Há muito a ser dito sobre Close, longa-metragem do cineasta belga Lukas Dhont, indicado ao Oscar de melhor filme internacional e vencedor do Grande Prêmio do Júri no Festival de Cannes 2022. Mas, talvez, o adjetivo que emerge como o mais óbvio para descrevê-lo é triste. Sim, trata-se de uma obra devastadora, e não porque abusa do melodrama. Pelo contrário: seus personagens, que vivenciam dores terríveis, são contidos e é justamente por conta dessas emoções que vão sendo represadas ao longo da narrativa – muito bem construída, por sinal – que a experiência de assisti-la seja tão sofrida, dolorosa.
No centro da trama está a amizade entre dois adolescentes de 13 anos, que vivem em uma área rural do interior da Bélgica. Leo (Eden Dambrine) é filho de agricultores que cultivam flores e tem como melhor amigo Rémi (Gustav De Waele), que estuda oboé e sonha um dia tornar-se instrumentista.
Os dois garotos são inseparáveis e fazem praticamente tudo juntos. Ao ponto de Leo ser chamado de “filho do coração” pela mãe do amigo, Sophie, vivida pela excepcional Émilie Dequenne, premiada no Festival de Cannes por Rosetta, dos irmãos Dardenne, filme também vencedor da Palma de Ouro.
Dhont, num sensibilíssimo trabalho de direção, nos coloca muito próximos da intimidade dos dois meninos, do belo sentimento de afeto e cumplicidade que os une.
A proximidade entre os meninos é tão intensa, e evidente, que seus colegas de colégio, também na puberdade, brincam com a possibilidade de serem namorados, e por vezes de maneira muito cruel.
Enquanto Rémi não se dá exatamente conta do que está acontecendo, Leo fica incomodado ao ver sua masculinidade questionada. Primeiro nega, tentando argumentar que os dois são muito próximos, quase irmãos, mas sem sucesso. A escalada das piadas e provocações faz com que o menino tome medidas mais radicais.
Primeiro, ele ingressa no time de hóquei no gelo, uma modalidade esportiva violenta, para reafirmar sua masculinidade. Na sequência, passa a evitar manifestações públicas (ou não) de afeto e carinho pelo amigo, para, por fim, se afastar de Rémi, que não consegue compreender essas atitudes, se sentindo abandonado, o que lhe causa um sofrimento extremo.
Embora não exista, em tese, um envolvimento sexual ou romântico entre Leo e Rémi, há amor. Como são muito jovens, essa relação, tanto do ponto de vista físico quanto emocional, ainda não se definiu completamente – e nem precisa. Porém, os olhares ao redor não são desprovidos de preconceitos e, portanto, de julgamento. O abuso é inevitável.

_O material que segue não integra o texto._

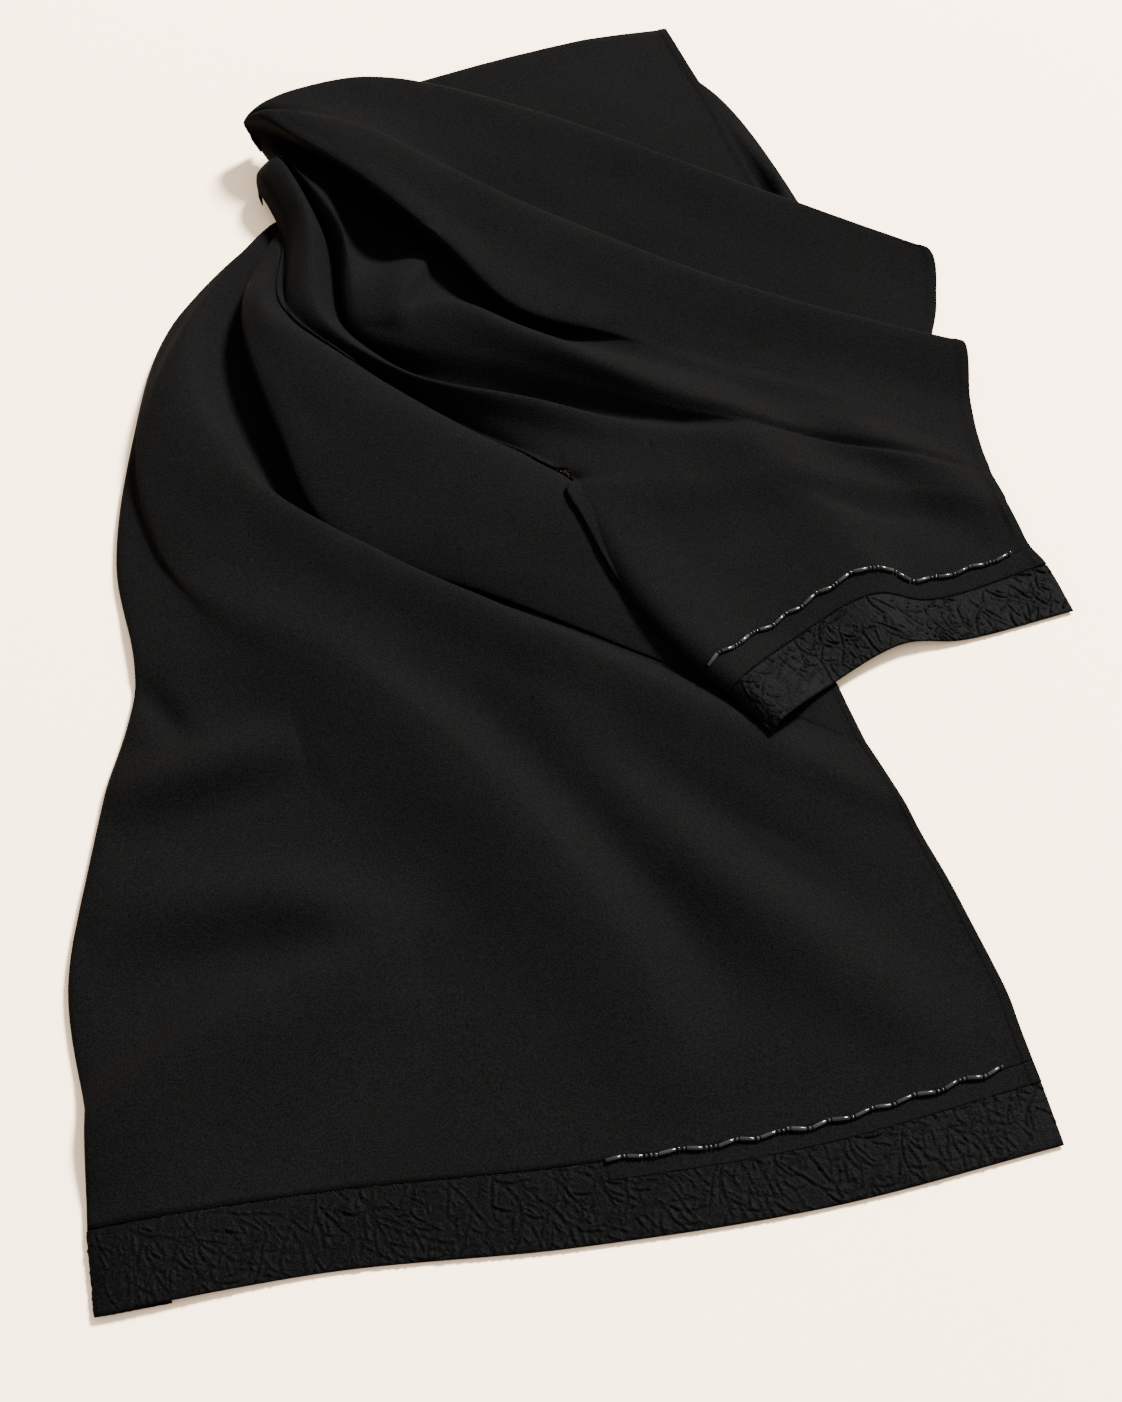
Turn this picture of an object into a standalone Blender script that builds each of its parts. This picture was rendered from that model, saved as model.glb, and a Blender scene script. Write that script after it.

Dhont, num sensibilíssimo trabalho de direção, nos coloca muito próximos da intimidade dos dois meninos, do belo sentimento de afeto e cumplicidade que os une. Talvez por isso, que, quando eles se afastam, por pressão externa, movida pela homofobia latente de seus colegas, possivelmente uma reprodução dos valores que aprendem em casa, seja tão doloroso. Close nos permite ser testemunhas da proximidade entre eles – por isso, o filme se chama Close.
As consequências da intolerância, do preconceito, que os garotos vivenciam são avassaladoras, mas não cabe aqui revelar mais sobre o enredo do filme, que deveria ser exibido em escolas ao redor do mundo, com a finalidade de sensibilizar e educar crianças e adolescentes. Porém, Close é bem mais do que uma obra cautelar. Oferece cinema da melhor qualidade, ao mesmo tempo delicado e muito, muito corajoso.